WHAT YOU ARE ASKED TO DO: Give the lines of the material verbatim, from the first line to the line with "knots along it.", including both.

SUPPLIED INFORMATION:
────

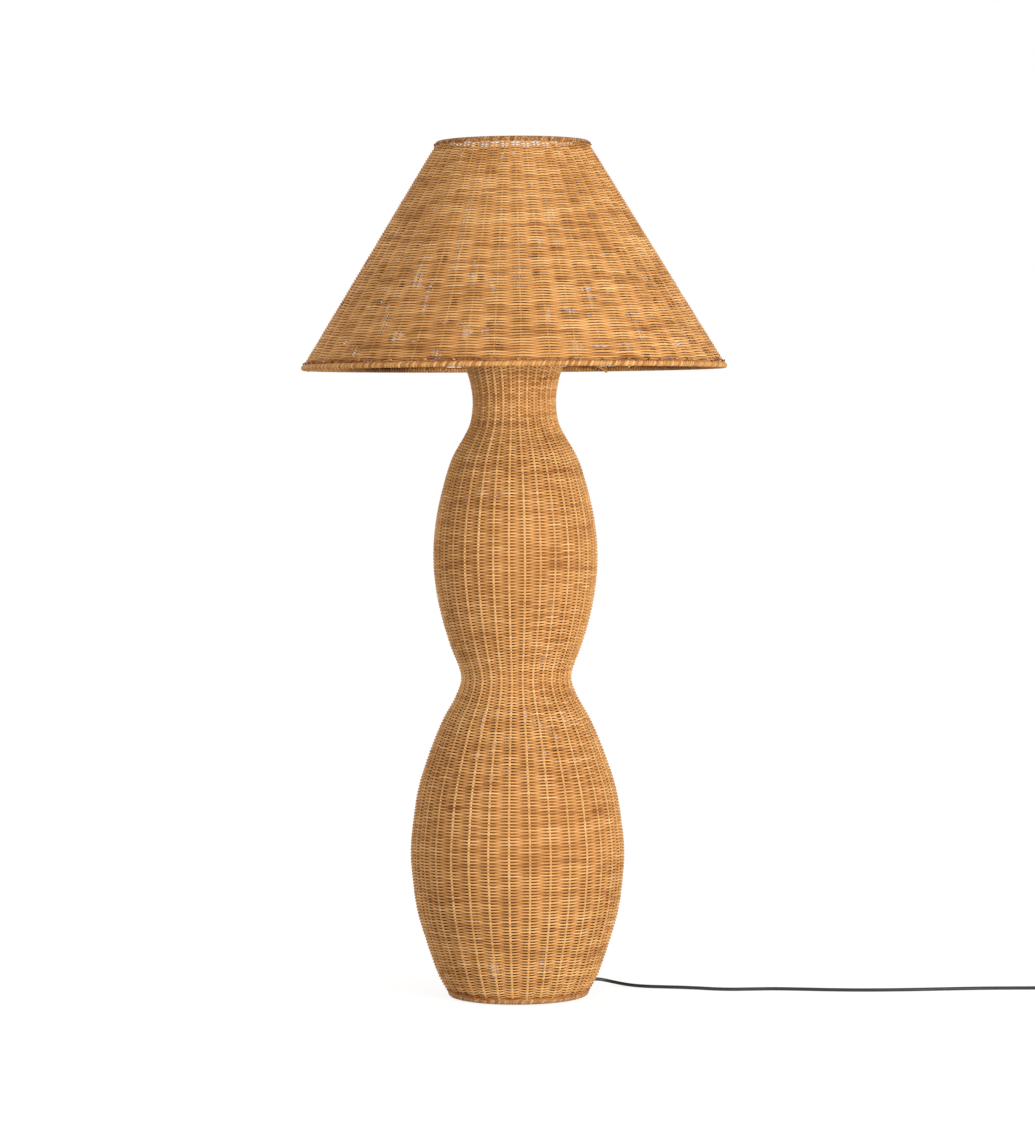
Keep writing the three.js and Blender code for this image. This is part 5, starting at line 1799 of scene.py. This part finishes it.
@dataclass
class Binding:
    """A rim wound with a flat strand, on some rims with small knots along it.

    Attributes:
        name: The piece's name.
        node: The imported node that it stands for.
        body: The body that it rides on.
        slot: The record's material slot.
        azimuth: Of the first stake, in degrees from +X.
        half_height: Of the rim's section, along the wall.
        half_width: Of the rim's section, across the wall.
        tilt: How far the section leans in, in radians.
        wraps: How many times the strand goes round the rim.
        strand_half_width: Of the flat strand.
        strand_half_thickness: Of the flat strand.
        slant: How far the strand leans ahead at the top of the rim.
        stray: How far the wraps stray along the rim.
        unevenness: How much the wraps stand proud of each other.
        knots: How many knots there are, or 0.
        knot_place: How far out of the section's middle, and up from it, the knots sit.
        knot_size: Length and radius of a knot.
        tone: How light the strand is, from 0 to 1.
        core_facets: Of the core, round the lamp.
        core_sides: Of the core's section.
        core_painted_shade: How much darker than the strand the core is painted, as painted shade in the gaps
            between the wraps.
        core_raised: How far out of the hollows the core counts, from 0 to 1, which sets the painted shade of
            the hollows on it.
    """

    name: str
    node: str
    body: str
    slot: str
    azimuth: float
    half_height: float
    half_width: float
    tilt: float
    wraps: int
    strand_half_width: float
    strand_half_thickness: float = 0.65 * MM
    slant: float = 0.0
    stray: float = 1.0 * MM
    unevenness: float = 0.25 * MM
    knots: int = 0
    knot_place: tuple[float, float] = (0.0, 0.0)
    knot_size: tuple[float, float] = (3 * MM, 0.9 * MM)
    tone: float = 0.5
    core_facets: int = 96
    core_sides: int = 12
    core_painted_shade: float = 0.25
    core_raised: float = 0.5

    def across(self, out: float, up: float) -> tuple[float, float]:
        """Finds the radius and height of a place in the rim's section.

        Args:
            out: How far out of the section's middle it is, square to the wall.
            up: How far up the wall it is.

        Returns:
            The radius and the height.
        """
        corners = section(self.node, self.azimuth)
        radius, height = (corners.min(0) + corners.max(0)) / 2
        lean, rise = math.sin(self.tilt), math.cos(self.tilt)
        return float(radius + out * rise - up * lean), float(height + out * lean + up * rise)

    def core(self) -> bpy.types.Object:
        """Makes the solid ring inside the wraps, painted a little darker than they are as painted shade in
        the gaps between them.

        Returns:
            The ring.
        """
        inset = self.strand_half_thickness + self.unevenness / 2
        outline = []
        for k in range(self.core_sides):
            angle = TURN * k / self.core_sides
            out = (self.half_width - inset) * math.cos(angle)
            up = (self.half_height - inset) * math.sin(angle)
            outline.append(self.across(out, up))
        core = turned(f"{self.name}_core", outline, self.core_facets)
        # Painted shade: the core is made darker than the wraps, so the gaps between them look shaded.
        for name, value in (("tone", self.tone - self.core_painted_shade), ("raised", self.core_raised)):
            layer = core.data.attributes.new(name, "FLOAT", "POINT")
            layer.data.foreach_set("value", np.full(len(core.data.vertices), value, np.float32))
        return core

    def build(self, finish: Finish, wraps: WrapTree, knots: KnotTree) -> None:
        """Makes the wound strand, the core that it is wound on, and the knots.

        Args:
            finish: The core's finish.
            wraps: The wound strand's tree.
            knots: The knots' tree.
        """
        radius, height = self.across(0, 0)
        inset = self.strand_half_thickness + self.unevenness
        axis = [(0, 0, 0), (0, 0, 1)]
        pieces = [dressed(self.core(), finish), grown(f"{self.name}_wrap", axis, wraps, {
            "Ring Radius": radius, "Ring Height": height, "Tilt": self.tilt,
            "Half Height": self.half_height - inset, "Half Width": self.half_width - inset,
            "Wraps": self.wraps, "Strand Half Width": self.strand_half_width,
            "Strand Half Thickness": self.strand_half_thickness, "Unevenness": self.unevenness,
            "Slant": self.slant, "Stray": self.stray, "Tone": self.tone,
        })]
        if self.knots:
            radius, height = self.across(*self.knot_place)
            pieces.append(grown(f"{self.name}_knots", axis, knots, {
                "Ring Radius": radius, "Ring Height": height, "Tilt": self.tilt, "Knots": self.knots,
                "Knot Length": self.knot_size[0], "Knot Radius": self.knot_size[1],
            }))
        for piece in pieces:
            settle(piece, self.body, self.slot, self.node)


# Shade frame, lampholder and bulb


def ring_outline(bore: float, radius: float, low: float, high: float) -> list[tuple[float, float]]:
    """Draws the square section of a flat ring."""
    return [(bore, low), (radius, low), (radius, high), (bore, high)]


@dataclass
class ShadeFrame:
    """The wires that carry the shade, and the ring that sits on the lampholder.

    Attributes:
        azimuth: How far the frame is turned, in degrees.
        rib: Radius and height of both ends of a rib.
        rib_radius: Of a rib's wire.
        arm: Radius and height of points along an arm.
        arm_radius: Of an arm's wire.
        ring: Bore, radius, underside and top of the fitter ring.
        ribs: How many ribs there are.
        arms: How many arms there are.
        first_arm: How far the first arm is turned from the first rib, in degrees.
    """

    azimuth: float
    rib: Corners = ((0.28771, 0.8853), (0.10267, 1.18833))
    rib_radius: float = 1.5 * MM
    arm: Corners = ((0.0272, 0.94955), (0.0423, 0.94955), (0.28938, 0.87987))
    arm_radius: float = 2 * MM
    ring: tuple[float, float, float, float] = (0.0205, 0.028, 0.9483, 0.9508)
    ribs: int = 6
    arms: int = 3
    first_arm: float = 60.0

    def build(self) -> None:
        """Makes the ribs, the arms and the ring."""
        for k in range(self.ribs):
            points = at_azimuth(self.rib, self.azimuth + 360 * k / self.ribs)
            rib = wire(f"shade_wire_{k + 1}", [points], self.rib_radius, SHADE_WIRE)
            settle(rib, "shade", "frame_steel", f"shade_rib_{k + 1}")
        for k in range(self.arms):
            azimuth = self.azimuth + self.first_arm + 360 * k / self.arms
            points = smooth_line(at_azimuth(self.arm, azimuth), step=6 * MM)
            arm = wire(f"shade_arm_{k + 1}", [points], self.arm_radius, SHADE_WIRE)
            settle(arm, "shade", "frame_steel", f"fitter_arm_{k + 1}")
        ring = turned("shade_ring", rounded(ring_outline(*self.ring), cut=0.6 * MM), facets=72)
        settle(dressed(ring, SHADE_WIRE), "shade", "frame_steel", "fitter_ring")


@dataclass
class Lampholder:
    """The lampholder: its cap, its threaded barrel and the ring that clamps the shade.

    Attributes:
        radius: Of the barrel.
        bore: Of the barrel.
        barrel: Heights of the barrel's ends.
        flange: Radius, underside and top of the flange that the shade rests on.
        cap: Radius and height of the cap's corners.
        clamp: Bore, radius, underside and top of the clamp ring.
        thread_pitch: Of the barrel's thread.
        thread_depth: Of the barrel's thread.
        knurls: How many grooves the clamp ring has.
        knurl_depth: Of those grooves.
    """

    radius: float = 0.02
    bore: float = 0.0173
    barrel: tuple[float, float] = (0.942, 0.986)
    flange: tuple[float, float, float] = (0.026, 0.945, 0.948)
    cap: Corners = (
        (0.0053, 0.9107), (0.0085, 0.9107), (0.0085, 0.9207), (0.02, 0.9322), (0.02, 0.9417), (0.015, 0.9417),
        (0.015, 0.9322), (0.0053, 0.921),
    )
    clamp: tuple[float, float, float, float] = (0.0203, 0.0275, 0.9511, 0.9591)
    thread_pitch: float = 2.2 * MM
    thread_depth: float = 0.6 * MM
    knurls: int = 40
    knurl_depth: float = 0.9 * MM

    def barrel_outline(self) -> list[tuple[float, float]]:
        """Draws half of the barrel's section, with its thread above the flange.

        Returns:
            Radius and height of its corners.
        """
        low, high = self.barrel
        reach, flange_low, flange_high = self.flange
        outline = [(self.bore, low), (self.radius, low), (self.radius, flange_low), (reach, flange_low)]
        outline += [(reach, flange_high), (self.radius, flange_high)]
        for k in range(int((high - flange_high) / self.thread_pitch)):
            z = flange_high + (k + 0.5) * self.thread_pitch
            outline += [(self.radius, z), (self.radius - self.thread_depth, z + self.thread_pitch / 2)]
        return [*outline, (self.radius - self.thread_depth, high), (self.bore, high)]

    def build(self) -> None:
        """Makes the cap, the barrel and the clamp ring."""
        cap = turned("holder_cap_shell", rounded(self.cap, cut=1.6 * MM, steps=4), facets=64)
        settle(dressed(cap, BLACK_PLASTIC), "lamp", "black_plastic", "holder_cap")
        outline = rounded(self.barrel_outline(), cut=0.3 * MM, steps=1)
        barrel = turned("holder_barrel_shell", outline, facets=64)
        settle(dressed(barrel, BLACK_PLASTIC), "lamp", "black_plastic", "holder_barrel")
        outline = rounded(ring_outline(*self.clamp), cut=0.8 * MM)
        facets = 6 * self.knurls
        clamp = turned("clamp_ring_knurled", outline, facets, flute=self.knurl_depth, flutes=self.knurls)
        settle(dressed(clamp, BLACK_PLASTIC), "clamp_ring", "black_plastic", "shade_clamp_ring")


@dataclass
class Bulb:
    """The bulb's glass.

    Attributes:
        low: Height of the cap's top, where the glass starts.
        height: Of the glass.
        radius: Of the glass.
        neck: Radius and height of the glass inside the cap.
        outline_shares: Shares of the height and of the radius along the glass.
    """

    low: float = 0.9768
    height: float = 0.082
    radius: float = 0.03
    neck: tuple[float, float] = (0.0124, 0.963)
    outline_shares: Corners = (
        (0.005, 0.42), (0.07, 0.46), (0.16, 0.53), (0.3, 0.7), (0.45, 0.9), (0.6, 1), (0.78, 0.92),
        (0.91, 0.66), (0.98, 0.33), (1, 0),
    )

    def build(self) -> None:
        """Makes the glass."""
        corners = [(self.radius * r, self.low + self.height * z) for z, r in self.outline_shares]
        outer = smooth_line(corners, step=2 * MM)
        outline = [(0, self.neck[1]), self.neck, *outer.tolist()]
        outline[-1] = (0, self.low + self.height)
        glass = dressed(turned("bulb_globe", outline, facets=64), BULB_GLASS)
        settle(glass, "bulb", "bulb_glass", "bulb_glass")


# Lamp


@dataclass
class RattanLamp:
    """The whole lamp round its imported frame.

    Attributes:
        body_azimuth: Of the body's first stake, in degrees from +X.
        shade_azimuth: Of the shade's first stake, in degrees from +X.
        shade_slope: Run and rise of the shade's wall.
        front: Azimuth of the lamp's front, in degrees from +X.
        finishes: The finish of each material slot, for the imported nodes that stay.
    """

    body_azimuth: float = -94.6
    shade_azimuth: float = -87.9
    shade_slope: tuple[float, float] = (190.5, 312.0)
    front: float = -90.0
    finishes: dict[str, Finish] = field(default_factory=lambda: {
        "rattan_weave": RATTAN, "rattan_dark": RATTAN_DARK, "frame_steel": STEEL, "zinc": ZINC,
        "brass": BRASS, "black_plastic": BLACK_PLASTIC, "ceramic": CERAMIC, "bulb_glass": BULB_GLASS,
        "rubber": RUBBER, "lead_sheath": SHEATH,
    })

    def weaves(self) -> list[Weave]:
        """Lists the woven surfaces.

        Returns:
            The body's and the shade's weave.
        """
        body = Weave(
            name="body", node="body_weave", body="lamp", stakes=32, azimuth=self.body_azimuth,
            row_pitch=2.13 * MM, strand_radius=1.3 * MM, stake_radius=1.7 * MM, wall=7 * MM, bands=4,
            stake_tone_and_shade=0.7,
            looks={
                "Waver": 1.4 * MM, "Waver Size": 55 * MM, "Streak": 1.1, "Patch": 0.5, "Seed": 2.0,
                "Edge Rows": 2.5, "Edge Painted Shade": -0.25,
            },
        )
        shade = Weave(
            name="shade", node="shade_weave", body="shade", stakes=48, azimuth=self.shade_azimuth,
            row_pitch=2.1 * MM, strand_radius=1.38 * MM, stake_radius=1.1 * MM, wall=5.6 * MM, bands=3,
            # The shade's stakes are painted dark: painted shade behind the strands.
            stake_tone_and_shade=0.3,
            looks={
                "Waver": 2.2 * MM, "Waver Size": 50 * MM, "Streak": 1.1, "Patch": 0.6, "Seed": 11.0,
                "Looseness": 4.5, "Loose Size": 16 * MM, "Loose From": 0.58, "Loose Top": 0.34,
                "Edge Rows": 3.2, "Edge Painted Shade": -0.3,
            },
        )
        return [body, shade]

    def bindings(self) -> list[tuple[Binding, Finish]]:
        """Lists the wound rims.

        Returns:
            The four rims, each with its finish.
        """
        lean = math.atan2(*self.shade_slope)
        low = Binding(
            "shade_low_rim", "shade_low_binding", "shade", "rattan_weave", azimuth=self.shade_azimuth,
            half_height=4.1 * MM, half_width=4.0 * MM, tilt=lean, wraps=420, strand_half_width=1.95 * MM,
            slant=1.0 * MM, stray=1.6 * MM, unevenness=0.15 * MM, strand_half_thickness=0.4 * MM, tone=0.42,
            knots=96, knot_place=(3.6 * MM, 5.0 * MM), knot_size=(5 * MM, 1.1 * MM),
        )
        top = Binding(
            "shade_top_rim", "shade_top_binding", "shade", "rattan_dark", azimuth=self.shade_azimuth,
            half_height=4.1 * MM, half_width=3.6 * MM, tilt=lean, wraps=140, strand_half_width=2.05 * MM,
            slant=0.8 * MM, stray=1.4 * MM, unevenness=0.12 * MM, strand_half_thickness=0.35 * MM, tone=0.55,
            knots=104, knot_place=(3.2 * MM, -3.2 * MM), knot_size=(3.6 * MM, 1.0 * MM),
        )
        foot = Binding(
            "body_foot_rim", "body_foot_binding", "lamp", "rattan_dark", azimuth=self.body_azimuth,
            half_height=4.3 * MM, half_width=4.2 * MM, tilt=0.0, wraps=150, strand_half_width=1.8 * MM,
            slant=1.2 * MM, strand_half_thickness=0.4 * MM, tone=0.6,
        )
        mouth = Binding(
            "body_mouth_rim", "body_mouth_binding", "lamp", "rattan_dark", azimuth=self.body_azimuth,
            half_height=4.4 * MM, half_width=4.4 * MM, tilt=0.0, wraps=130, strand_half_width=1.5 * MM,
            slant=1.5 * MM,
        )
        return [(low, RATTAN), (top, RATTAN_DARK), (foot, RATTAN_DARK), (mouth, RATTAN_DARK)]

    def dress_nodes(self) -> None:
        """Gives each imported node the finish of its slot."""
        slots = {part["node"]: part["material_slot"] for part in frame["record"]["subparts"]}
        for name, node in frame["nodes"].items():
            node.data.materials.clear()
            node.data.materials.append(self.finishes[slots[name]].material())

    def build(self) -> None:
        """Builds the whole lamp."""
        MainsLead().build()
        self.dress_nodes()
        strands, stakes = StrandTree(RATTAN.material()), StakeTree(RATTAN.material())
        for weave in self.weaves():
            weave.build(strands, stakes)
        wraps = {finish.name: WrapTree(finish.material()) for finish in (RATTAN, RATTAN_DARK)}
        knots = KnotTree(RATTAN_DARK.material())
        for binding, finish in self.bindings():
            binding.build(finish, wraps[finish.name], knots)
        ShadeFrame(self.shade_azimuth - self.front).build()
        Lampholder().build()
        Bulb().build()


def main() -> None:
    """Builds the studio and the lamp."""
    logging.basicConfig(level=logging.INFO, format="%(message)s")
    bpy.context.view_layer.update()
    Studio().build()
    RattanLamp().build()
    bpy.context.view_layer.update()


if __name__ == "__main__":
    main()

────

COMPLETED EXERCISE:
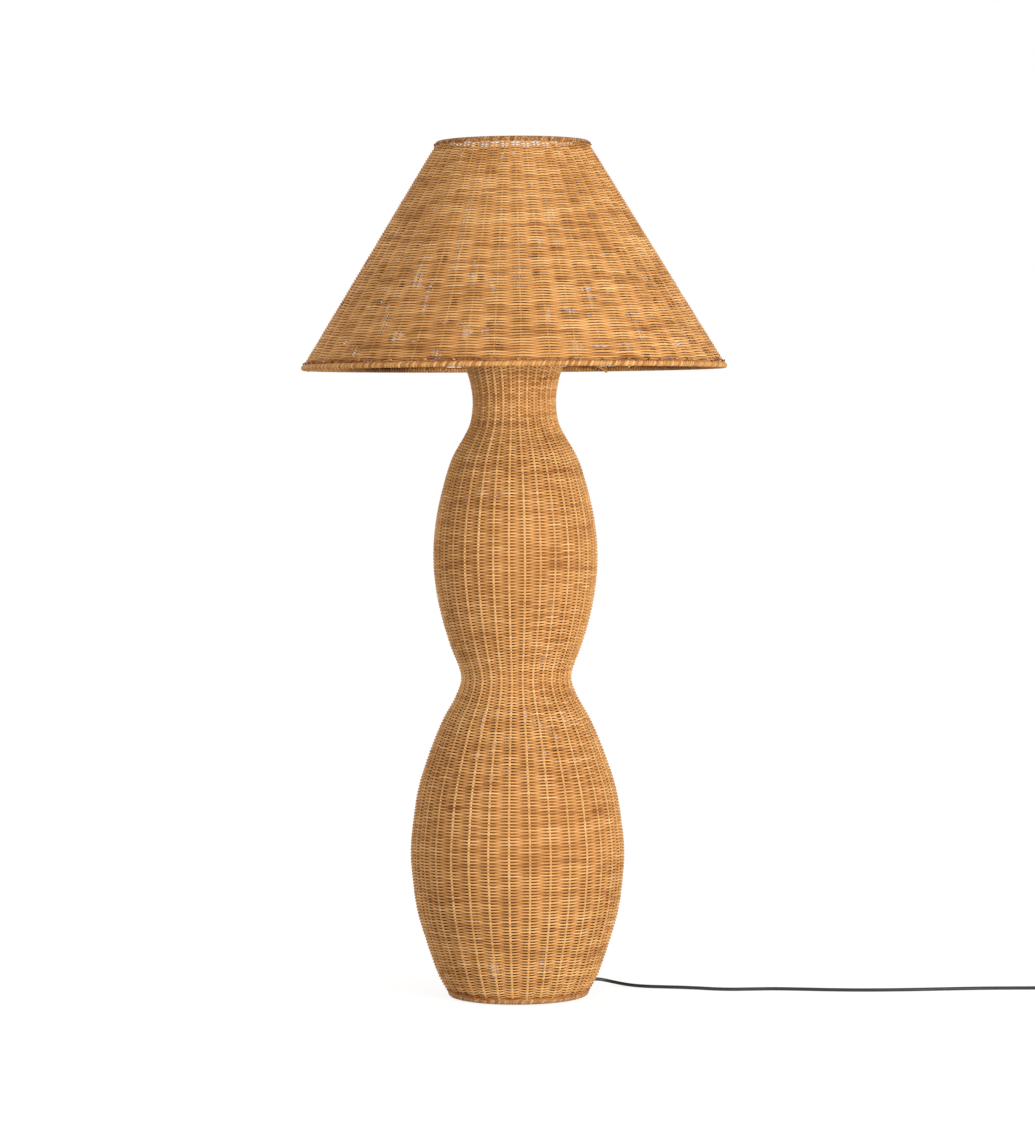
Keep writing the three.js and Blender code for this image. This is part 5, starting at line 1799 of scene.py. This part finishes it.
@dataclass
class Binding:
    """A rim wound with a flat strand, on some rims with small knots along it.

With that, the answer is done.